I told him it was okay, that I understood.
I was warmed by the fact that he had let his guard down enough to make the error. He is a very intensely private man, and even with me, he keeps a tight lid on his emotions. So something as significant as his forgetting, just for the briefest of moments, that I’m me and not her, tells me a lot about him.
And her.
She was a very lucky lady, and, I think she knew it, too.
=====
TWENTY YEARS AGO:
Not that I sit around all day thinking about things from my past, but I did think of this…
Twenty years ago this summer, we lived in Augusta, Georgia.
We (me, Jon, Daniel and Jeff) had moved there the previous February when Jon got stationed at the Navy Detachment at Fort Gordon. I was 24 years old at the time.

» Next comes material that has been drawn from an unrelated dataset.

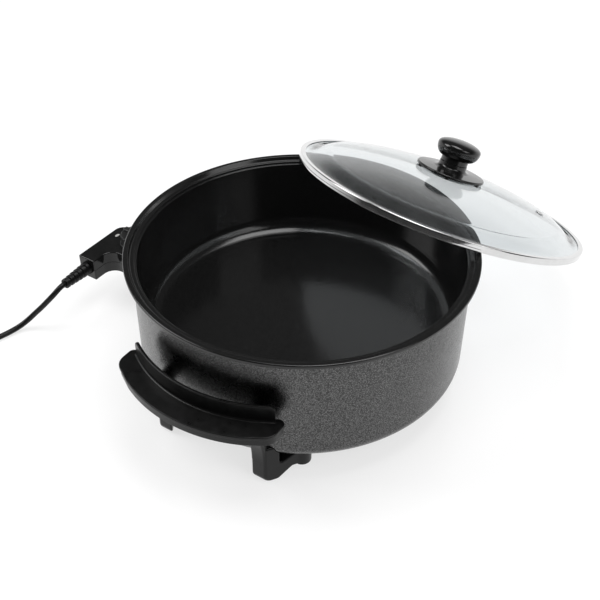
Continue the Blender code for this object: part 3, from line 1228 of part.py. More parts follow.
def make_dial(parent, material, steel):
    """Turning knob with a grip bar and a fluted drum, in its own frame."""
    bottom = SEAT_GAP
    skirt_top = bottom + DIAL_SKIRT_HEIGHT
    drum_top = skirt_top + DIAL_DRUM_HEIGHT
    dial = turned("dial_knob",
                  [(0, bottom), (DIAL_RADIUS, bottom), (DIAL_RADIUS, skirt_top - DIAL_FLUTE_DEPTH),
                   (DIAL_RADIUS - DIAL_FLUTE_DEPTH, skirt_top), (0, skirt_top)],
                  KNOB_SEGMENTS, material, parent)
    flutes = []
    for i in range(2 * DIAL_FLUTE_COUNT):
        angle = math.pi * i / DIAL_FLUTE_COUNT
        radius = DIAL_DRUM_RADIUS - (DIAL_FLUTE_DEPTH if i % 2 else 0)
        flutes.append((radius * math.cos(angle), radius * math.sin(angle)))
    drum = extruded("dial_drum_tool", flutes,
                    [(bottom + SEAT_GAP, 0), (drum_top - DIAL_FLUTE_DEPTH, 0),
                     (drum_top, DIAL_FLUTE_DEPTH)], None, parent)
    combine(dial, drum, "UNION")
    grip = extruded("dial_grip_tool",
                    rounded_box(DIAL_DRUM_RADIUS - 2 * DIAL_FLUTE_DEPTH, DIAL_GRIP_HALF_WIDTH,
                                DIAL_GRIP_HALF_WIDTH / 2),
                    [(skirt_top, 0), (drum_top + DIAL_GRIP_HEIGHT, 0),
                     (drum_top + DIAL_GRIP_HEIGHT + DIAL_FLUTE_DEPTH, DIAL_FLUTE_DEPTH)],
                    None, parent)
    combine(dial, grip, "UNION")
    bore = turned("dial_bore_tool",
                  [(0, bottom - OVERRUN), (DIAL_SHAFT_RADIUS + SEAT_GAP, bottom - OVERRUN),
                   (DIAL_SHAFT_RADIUS + SEAT_GAP, bottom + DIAL_SHAFT_GRIP + SEAT_GAP),
                   (0, bottom + DIAL_SHAFT_GRIP + SEAT_GAP)], SMALL_SEGMENTS, None, parent)
    combine(dial, bore, "DIFFERENCE")
    turned("dial_shaft",
           [(0, SEAT_GAP - DIAL_SHAFT_DEPTH), (DIAL_SHAFT_RADIUS, SEAT_GAP - DIAL_SHAFT_DEPTH),
            (DIAL_SHAFT_RADIUS, bottom + DIAL_SHAFT_GRIP), (0, bottom + DIAL_SHAFT_GRIP)],
           SMALL_SEGMENTS, steel, parent)
    return dial


# Cord

def boot_length():
    return BOOT_COLLAR_LENGTH + BOOT_RIB_COUNT * (BOOT_RIB_LENGTH + BOOT_GROOVE_LENGTH) + BOOT_TIP_FLANGE


def make_boot(parent, material):
    """Ribbed strain relief that leaves the tail's end along -Y."""
    length = boot_length()

    def core(distance):
        return BOOT_ROOT_RADIUS + (BOOT_END_RADIUS - BOOT_ROOT_RADIUS) * distance / length

    profile = [(0, 0), (BOOT_ROOT_RADIUS, 0)]
    distance = BOOT_COLLAR_LENGTH
    profile.append((core(distance), distance))
    for _ in range(BOOT_RIB_COUNT):
        profile.append((core(distance) - BOOT_RIB_PROUD, distance + BOOT_GROOVE_LENGTH / 4))
        distance += BOOT_GROOVE_LENGTH
        profile.append((core(distance) - BOOT_RIB_PROUD, distance - BOOT_GROOVE_LENGTH / 4))
        profile.append((core(distance), distance))
        distance += BOOT_RIB_LENGTH
        profile.append((core(distance), distance))
    profile += [(BOOT_TIP_FLANGE_RADIUS, distance), (BOOT_TIP_FLANGE_RADIUS, length), (0, length)]
    place = (Matrix.Translation((-BOOT_AXIS_REACH, -TAIL_END - SEAT_GAP, SOCKET_AXIS))
             @ Matrix.Rotation(math.pi / 2, 4, "X"))
    return turned("cord_boot", profile, SMALL_SEGMENTS, material, parent, place)


def from_boot(outwards, beyond, height):
    """Point beside the boot's free end."""
    return Vector((-BOOT_AXIS_REACH - outwards,
                   -TAIL_END - boot_length() - 2 * SEAT_GAP - beyond, height))


def coil_points():
    """Two layers of loops: in at the bottom, up, and out again on top."""
    per_loop = COIL_LOOP_STEPS
    layer = COIL_LAYER_COUNT * per_loop
    extra = round(per_loop * COIL_EXIT_TURN / 360)
    total = 2 * layer + extra
    centre = from_boot(COIL_OUTWARDS, COIL_BEYOND, 0)
    points = []
    for i in range(total + 1):
        angle = math.radians(COIL_ENTRY_ANGLE - 360 * i / per_loop)
        depth = min(i, layer) - max(i - layer, 0)
        share = depth / layer
        radius = COIL_OUTER_RADIUS - COIL_LOOP_PITCH * COIL_LAYER_COUNT * share
        climb = min(max((i - layer + per_loop / 4) / (per_loop / 2), 0), 1)
        climb = climb * climb * (3 - 2 * climb)
        points.append(centre + Vector((radius * math.cos(angle), radius * math.sin(angle),
                                       CORD_RADIUS + COIL_LAYER_PITCH * climb)))
    return points


def evenly(points, spacing):
    """Points along a dense line, about a given distance apart."""
    lengths = [(b - a).length for a, b in zip(points, points[1:])]
    count = max(round(sum(lengths) / spacing), 1)
    step = sum(lengths) / count
    result = [points[0]]
    walked = 0
    for a, b, length in zip(points, points[1:], lengths):
        while len(result) < count and walked + length >= len(result) * step:
            result.append(a.lerp(b, (len(result) * step - walked) / length))
        walked += length
    result.append(points[-1])
    return result


def free_cord(points):
    """A free stretch: straight at both ends and evenly spaced between them."""
    middle = smooth_route(points, CORD_FILL_STEPS)[CORD_FILL_STEPS:-CORD_FILL_STEPS]
    return [points[0]] + evenly(middle, 4 * CORD_RADIUS) + [points[-1]]


def least_gap(points, radius, skip):
    """Smallest gap between a tube's surface and its own other turns."""
    least = math.inf
    for i, a in enumerate(points):
        for j in range(i + skip, len(points) - 1):
            b, c = points[j], points[j + 1]
            step = c - b
            share = min(max((a - b).dot(step) / step.length_squared, 0), 1)
            least = min(least, (a - (b + step * share)).length)
    return least - 2 * radius


def make_cord(parent, rubber, steel):
    coil = coil_points()
    entry = (coil[0] - coil[1]).normalized()
    exit_ = (coil[-1] - coil[-2]).normalized()
    coil = [coil[0] + entry * 2 * CORD_RADIUS] + coil
    coil = coil + [coil[-1] + exit_ * 2 * CORD_RADIUS]
    tube("cord_coil", coil, CORD_RADIUS, 1, rubber, parent)
    gap = least_gap(coil, CORD_RADIUS, COIL_LOOP_STEPS // 2)
    print(f"least gap of the coil to itself: {gap / MM:.2f} mm")

    # The free cord starts straight out of the boot and ends at the coil
    boot_end = from_boot(0, 0, SOCKET_AXIS)
    join = coil[0] + entry * SEAT_GAP
    straight = Vector((0, -2 * CORD_RADIUS, 0))
    route = [boot_end, boot_end + straight] + [from_boot(*p) for p in CORD_ROUTE]
    route += [join + entry * 2 * CORD_RADIUS, join]
    tube("cord", free_cord(route), CORD_RADIUS, 2, rubber, parent)

    # A second free length rises from the coil to the plug's tail
    start = coil[-1] + exit_ * SEAT_GAP
    flat = Vector((exit_.x, exit_.y, 0)).normalized()
    end = start + flat * PLUG_LEAD
    end.z = PLUG_AXIS_HEIGHT
    lead = [start, start + exit_ * 2 * CORD_RADIUS, end - flat * 2 * CORD_RADIUS, end]
    tube("cord_plug_lead", free_cord(lead), CORD_RADIUS, 2, rubber, parent)
    make_plug(parent, rubber, steel, end + flat * SEAT_GAP, flat)


def make_plug(parent, rubber, steel, start, flat):
    """Round two-pin plug with side earth strips, its axis along the cord."""
    turn = math.atan2(flat.y, flat.x)
    place = (Matrix.Translation(start) @ Matrix.Rotation(turn, 4, "Z")
             @ Matrix.Rotation(math.pi / 2, 4, "Y"))
    neck = PLUG_TAIL_LENGTH
    shoulder = neck + PLUG_NECK_LENGTH
    face = shoulder + PLUG_FACE_LENGTH
    profile = [(0, 0), (PLUG_TAIL_RADIUS - PLUG_EDGE, 0), (PLUG_TAIL_RADIUS, PLUG_EDGE),
               (PLUG_TAIL_RADIUS + PLUG_EDGE / 2, neck), (PLUG_NECK_RADIUS, neck + PLUG_EDGE),
               (PLUG_FACE_RADIUS - PLUG_EDGE, shoulder), (PLUG_FACE_RADIUS, shoulder + PLUG_EDGE),
               (PLUG_FACE_RADIUS, face - PLUG_EDGE), (PLUG_FACE_RADIUS - PLUG_EDGE, face),
               (0, face)]
    body = turned("plug_body", profile, KNOB_SEGMENTS, rubber, parent, place)

    tools = bmesh.new()
    half = PLUG_CLIP_WIDTH / 2
    for side, word in ((-1, "left"), (1, "right")):
        at = place @ Matrix.Translation((0, side * PLUG_PIN_HALF_SPACING, 0))
        add_lathe(tools, pin_profile(PLUG_PIN_RADIUS + SEAT_GAP, face - PLUG_PIN_ROOT - SEAT_GAP,
                                     face + OVERRUN, SEAT_GAP), SCREW_SEGMENTS, at)
        turned(f"plug_pin_{word}",
               pin_profile(PLUG_PIN_RADIUS, face - PLUG_PIN_ROOT, face + PLUG_PIN_LENGTH,
                           PLUG_PIN_RADIUS / 2), SCREW_SEGMENTS, steel, parent, at)
        slot_floor = side * (PLUG_FACE_RADIUS - PLUG_SLOT_DEPTH)
        slot_mouth = side * (PLUG_FACE_RADIUS + OVERRUN)
        strip_in = slot_floor + side * SEAT_GAP
        strip_out = strip_in + side * PLUG_CLIP_THICKNESS
        add_prism(tools, [(slot_floor, -half - SEAT_GAP), (slot_mouth, -half - SEAT_GAP),
                          (slot_mouth, half + SEAT_GAP), (slot_floor, half + SEAT_GAP)][::side],
                  [(face - PLUG_CLIP_LENGTH - SEAT_GAP, 0), (face + OVERRUN, 0)], place)
        extruded(f"plug_earth_clip_{word}",
                 [(strip_in, -half), (strip_out, -half), (strip_out, half),
                  (strip_in, half)][::side],
                 [(face - PLUG_CLIP_LENGTH, 0), (face - PLUG_EDGE, 0)], steel, parent, place)
    combine(body, finish("plug_slot_tool", tools, None, parent), "DIFFERENCE")


def main():
    for thing in list(bpy.data.objects):
        bpy.data.objects.remove(thing, do_unlink=True)

    nonstick = paint("nonstick_black", (0.03, 0.03, 0.032), 0.35)
    hammered = paint("hammered_grey", (0.09, 0.09, 0.095), 0.5, 0.4)
    plastic = paint("matt_black_plastic", (0.02, 0.02, 0.021), 0.5)
    gloss = paint("gloss_black_plastic", (0.015, 0.015, 0.016), 0.15)
    steel = paint("steel", (0.7, 0.7, 0.7), 0.25, 1.0)
    brass = paint("brass", (0.75, 0.6, 0.3), 0.3, 1.0)
    glass = paint("glass", (0.85, 0.92, 0.9), 0.03, 0.0, 0.9)
    clear = paint("clear_silicone", (0.85, 0.85, 0.85), 0.3, 0.0, 0.6)
    grey = paint("grey_washer", (0.5, 0.52, 0.53), 0.5)
    lens = paint("pilot_lens", (0.75, 0.72, 0.7), 0.2)
    rubber = paint("cord_rubber", (0.02, 0.02, 0.02), 0.55)

    skillet = group("skillet", None, (PAN_AXIS_X, PAN_AXIS_Y, 0))
    body = group("pan_frame", skillet)
    make_pan(body, nonstick)
    make_casing(body, hammered)
    make_tie_bolt(body, steel)
    make_element(body, steel)
    make_element_clips(body, steel)
    make_socket(body, plastic, steel, brass)
    make_handle("handle_front", body, plastic)
    rear = group("rear_handle_frame", body, (0, 0, 0), (0, 0, math.pi))
    make_handle("handle_rear", rear, plastic)
    make_handle_fixings(body, steel)

    azimuth = math.radians(LID_AZIMUTH)
    lid = group("lid_frame", skillet,
                (LID_OFFSET * math.cos(azimuth), LID_OFFSET * math.sin(azimuth), lid_height()),
                (0, math.radians(LID_TILT), azimuth))
    make_lid_glass(lid, glass)
    make_lid_band(lid, steel)
    make_vent(lid, steel)
    make_knob(lid, gloss, clear, steel, grey)

    thermostat = group("thermostat_frame", skillet)
    make_thermostat(thermostat, gloss, steel, brass, lens)
    dial = group("dial_frame", thermostat, (-DIAL_AXIS_REACH, DIAL_AXIS_SIDE, HOUSING_TOP))
    make_dial(dial, plastic, steel)
    make_boot(thermostat, rubber)
    make_cord(thermostat, rubber, steel)


main()
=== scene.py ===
"""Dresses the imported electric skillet: fine meshes and materials over its frame.

Lengths are millimetres beside the pan's axis until finish_piece turns them into
metres. The front handle points to -Y and the thermostat plugs in from -X.
"""

import math

import bmesh
import bpy
from mathutils import Matrix, Vector


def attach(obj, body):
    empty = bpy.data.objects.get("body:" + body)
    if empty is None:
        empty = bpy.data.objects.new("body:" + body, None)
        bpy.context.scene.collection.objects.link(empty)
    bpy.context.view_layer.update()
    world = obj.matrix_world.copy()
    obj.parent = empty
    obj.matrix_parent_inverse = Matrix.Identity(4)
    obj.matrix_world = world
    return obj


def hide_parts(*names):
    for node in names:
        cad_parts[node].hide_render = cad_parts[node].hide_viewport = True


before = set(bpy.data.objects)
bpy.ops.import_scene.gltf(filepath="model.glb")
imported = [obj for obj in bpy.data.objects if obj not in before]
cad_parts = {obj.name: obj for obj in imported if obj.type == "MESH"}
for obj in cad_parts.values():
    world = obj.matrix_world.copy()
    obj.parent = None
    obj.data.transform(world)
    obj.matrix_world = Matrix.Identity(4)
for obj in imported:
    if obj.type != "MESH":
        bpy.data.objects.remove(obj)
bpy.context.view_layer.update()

MM = 0.001
GAP = 0.3                    # between faces that touch

# Facets
ROUND = 192                  # pan, casing and lid
MEDIUM = 72                  # knob, dial and plug
FINE = 48                    # strain relief and bosses
SMALL = 32                   # pins and screws

PAST = 6                     # how far a cutting shape reaches past a face

# Where the pan's axis stands in the frame
PAN_PLACE = Matrix.Translation((29.5, -85.3, 0))

# Pan and casing: heights from the table, radii from the pan's axis
RIM_RADIUS = 200
RIM_TOP = 178.5
RIM_BOTTOM = 173.5
HOOK_BOTTOM = 172.5          # the casing's top edge ends under it
SEAT_TOP = 174.3             # flat between the step and the rim's inner slope
STEP_TOP = 171.5
FLOOR_RADIUS = 183.5
FLOOR_TOP = 75.5
PAN_THICKNESS = 4
PAN_UNDERSIDE = FLOOR_TOP - PAN_THICKNESS
BOLT_PAD_RADIUS = 10
BOLT_PAD_BOTTOM = 62.5
BOLT_HOLE = 3.4
BOLT_HOLE_TOP = 69.8
CASING_RADIUS = 191.0
CASING_WALL = 1.5
CASING_CORNER = 18
CASING_BOTTOM = 33.5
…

We left California, where Jon and I both grew up, not knowing that we’d never live there again. He hasn’t been back since then. I went back a few times to visit my parents, attend my sister’s wedding, and in October of 1999, my father’s funeral. Since then, my mother has moved here to Oklahoma, so there is really no reason to go back. Not even for things like high school reunions.
Though I wish I was able to go to see my friend Cynthia once more before she passed away this past June 29th.
I’ve lived in several states since I left “Sunny Southern California”, and I think I’m going to be in Oklahoma a while. It’s too expensive to live where I grew up in Orange County (don’t you DARE call it “The O.C.”!) anyway. I miss what it was when I was growing up. Now progress has taken over and nothing is the same.
But, I’ll always have my memories of what it was. Back in the day…
That’s all from where I sit on the Big Blue Couch.
07.19.08
I’d give almost anything to take the sadness out of his eyes
I try to do just that whenever we talk or see each other, and I have no idea if I’m even close.
Those eyes… that’s what initially attracted me to him. Dark, soulful, and seemingly… so very sad.
That smile… when he does smile, it makes me smile. Brings me joy. It’s why I keep the one picture I have of him. That smile.
I’d give almost anything… to make a difference.
That’s all from where I sit on the Big Blue Couch.